Incidentally I've currently got the aerator-filter unit for a flat sided tank hung from the brim of the Biorb which works fine and is quieter than our old setup as I've made a top from an old plastic paint can, yeah I'm tighter than a ducks ___, Two 'free' goldfish have already cost me a new aerator-filter unit and second hand Biord! The fish seem to be much more active in their new tank and do not seem to be having a go at each other now?


----------



## TypeYourTextHere

I'll be the first one to say it...
Most Goldfish get HUGE. I do not know what type you have, but more likely than not you have a type that will get big. That being said, If I were you I would not worry about getting your bubbler to work as much as where to get a bigger tank. Most Goldfish require a minimum of a 20 gallon tank. You have two, so I would guess they would need at least a 30 gallon tank. Basically 
Goldfish may only grow to the size of the tank they are in, but their insides will continue to grow beyond that making life painful for them. 

As far as your initial question goes, you probably need to replace the tubing in your set up.


----------



## f1shy

exactly what he said


----------



## squealeyhealey

*Info from homeleighonline*

Pete has used other airpumps with biorbs in the past with no problem as the only real difference is that you can plug them into the biorb plug adaptor. If using another airpump make sure that it is 100 l/h minimum and that your airstone has been replaced as this can clog.


----------



## squealeyhealey

TypeYourTextHere said:


> Most Goldfish get HUGE.


Thanks Guy's,
How big can I let the fish grow before I need a new tank?


----------



## jbrown5217

well most people recommend a 20 gallon tank per one goldfish and then another 10 - 15 for each other added to the tank.
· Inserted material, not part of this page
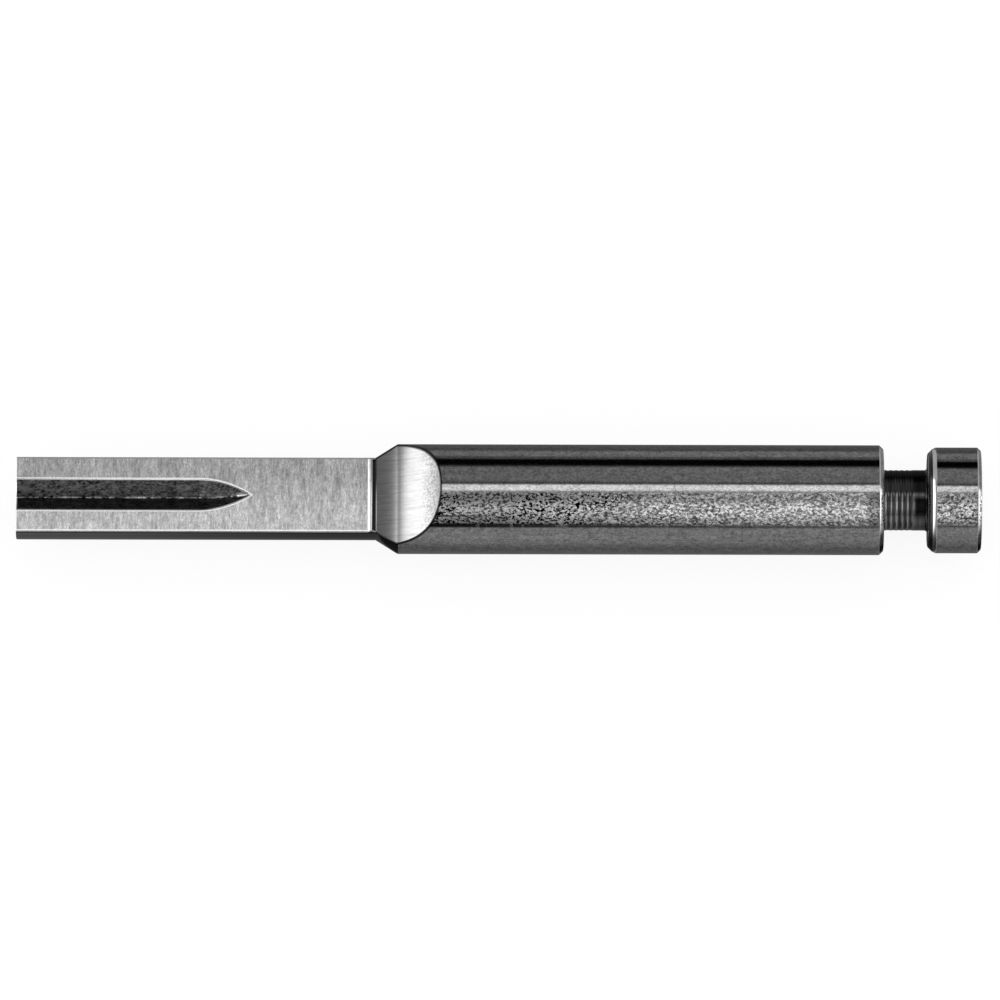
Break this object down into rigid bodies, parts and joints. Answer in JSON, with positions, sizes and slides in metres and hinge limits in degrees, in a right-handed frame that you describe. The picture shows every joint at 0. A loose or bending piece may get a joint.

So you minimally need a 30 gallon tank.

I am of the opinion that you need a 30 gallon for the first and then another 10 for each other so I would recommend a 40 gallon tank. 

Some goldfish get to be 14"+ Some of the more common ones will max out around 6 - 8". Realize that goldfish produce an absurd amount of waste which is why you need a good amount of space.

You really will not be able to keep them in the tank long. I'd give it 3 weeks to a month max. More towards that 3 week mark. Depending on how big they are already that may already be no enough space for them.


----------



## squealeyhealey

Thanks JBrown,
I've just realised that Biorb do a mini tank, fortunately mine is a 30 litre and the fish are about 3" so I hope they might be OK for now. Although they do chase each other round at feeding time!


----------